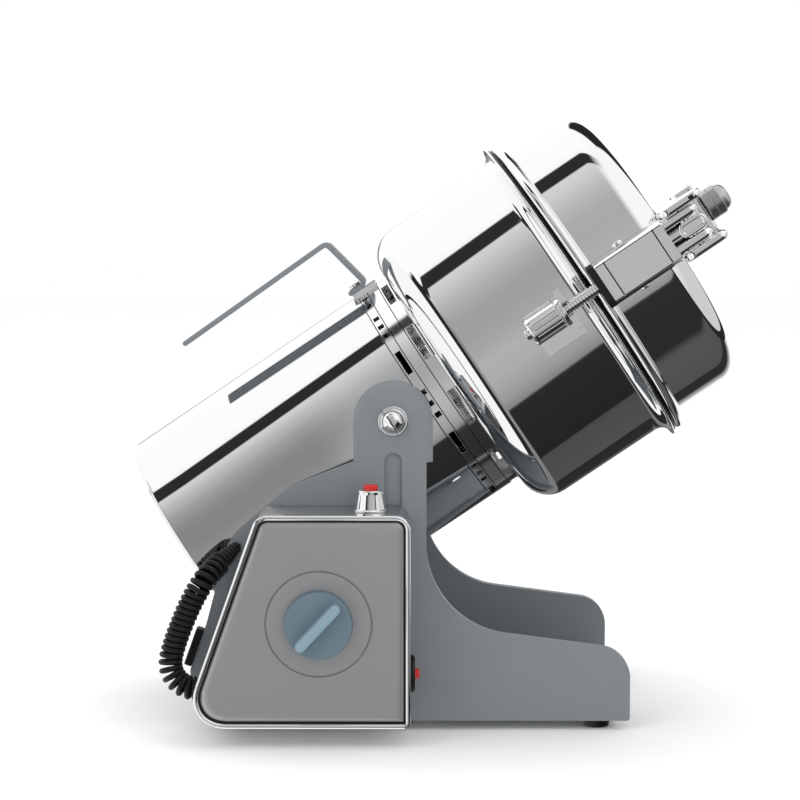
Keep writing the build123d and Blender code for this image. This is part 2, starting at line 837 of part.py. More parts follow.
strap_seat = housing_radius + strap_pad
strap_heel = strap_station - strap_foot
bearing_nose = bracket_start + 2
strap_screws_at = [
    Plane(
        origin=cross.from_local_coords((side * strap_width / 4, strap_seat, strap_heel + strap_screw_inset)),
        x_dir=(0, 1, 0),
        z_dir=rise,
    )
    for side in plate_sides
]

with BuildPart() as motor_bracket:
    with BuildSketch(cross.offset(strap_heel)):      # the handle's pad
        with Locations((0, ring_inner)):
            Rectangle(strap_width + 2, strap_seat - ring_inner, align=(Align.CENTER, Align.MIN))
    extrude(amount=window_start - strap_heel)
    ring(0, housing_radius, strap_heel - 1, bracket_start, mode=Mode.SUBTRACT)
    ring(ring_inner, housing_radius, bracket_start, window_start)
    ring(0, ring_inner, bearing_nose, bearing_nose + bracket_web)
    ring(0, bearing_seat, bearing_nose - bearing_width, bearing_nose + bracket_web)
    ring(0, bearing_radius, bearing_nose - bearing_width, bearing_nose, mode=Mode.SUBTRACT)
    ring(0, shaft_radius + 1, bearing_nose, bearing_nose + bracket_web, mode=Mode.SUBTRACT)
    with BuildSketch(cross.offset(bearing_nose)):
        with PolarLocations((vent_inner + ring_inner - vent_margin) / 2, bracket_windows):
            SlotOverall(ring_inner - vent_margin - vent_inner, bracket_window_width)
    extrude(amount=bracket_web, mode=Mode.SUBTRACT)
    for place in strap_screws_at:
        with BuildSketch(place):
            Circle(small_screw_radius)
        extrude(amount=-2 * strap_pad, mode=Mode.SUBTRACT)
finish(motor_bracket.part, "motor_bracket")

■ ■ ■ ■

• [EXERCISE PROMPT] Restate the listing above word for word.

• [RESULT OF THIS TASK]
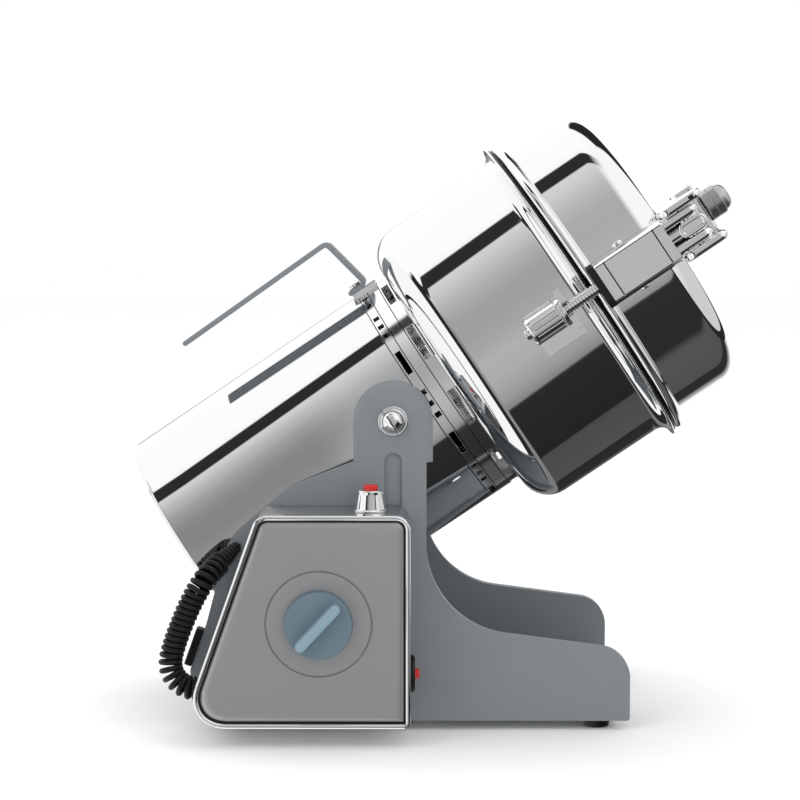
Keep writing the build123d and Blender code for this image. This is part 2, starting at line 837 of part.py. More parts follow.
strap_seat = housing_radius + strap_pad
strap_heel = strap_station - strap_foot
bearing_nose = bracket_start + 2
strap_screws_at = [
    Plane(
        origin=cross.from_local_coords((side * strap_width / 4, strap_seat, strap_heel + strap_screw_inset)),
        x_dir=(0, 1, 0),
        z_dir=rise,
    )
    for side in plate_sides
]

with BuildPart() as motor_bracket:
    with BuildSketch(cross.offset(strap_heel)):      # the handle's pad
        with Locations((0, ring_inner)):
            Rectangle(strap_width + 2, strap_seat - ring_inner, align=(Align.CENTER, Align.MIN))
    extrude(amount=window_start - strap_heel)
    ring(0, housing_radius, strap_heel - 1, bracket_start, mode=Mode.SUBTRACT)
    ring(ring_inner, housing_radius, bracket_start, window_start)
    ring(0, ring_inner, bearing_nose, bearing_nose + bracket_web)
    ring(0, bearing_seat, bearing_nose - bearing_width, bearing_nose + bracket_web)
    ring(0, bearing_radius, bearing_nose - bearing_width, bearing_nose, mode=Mode.SUBTRACT)
    ring(0, shaft_radius + 1, bearing_nose, bearing_nose + bracket_web, mode=Mode.SUBTRACT)
    with BuildSketch(cross.offset(bearing_nose)):
        with PolarLocations((vent_inner + ring_inner - vent_margin) / 2, bracket_windows):
            SlotOverall(ring_inner - vent_margin - vent_inner, bracket_window_width)
    extrude(amount=bracket_web, mode=Mode.SUBTRACT)
    for place in strap_screws_at:
        with BuildSketch(place):
            Circle(small_screw_radius)
        extrude(amount=-2 * strap_pad, mode=Mode.SUBTRACT)
finish(motor_bracket.part, "motor_bracket")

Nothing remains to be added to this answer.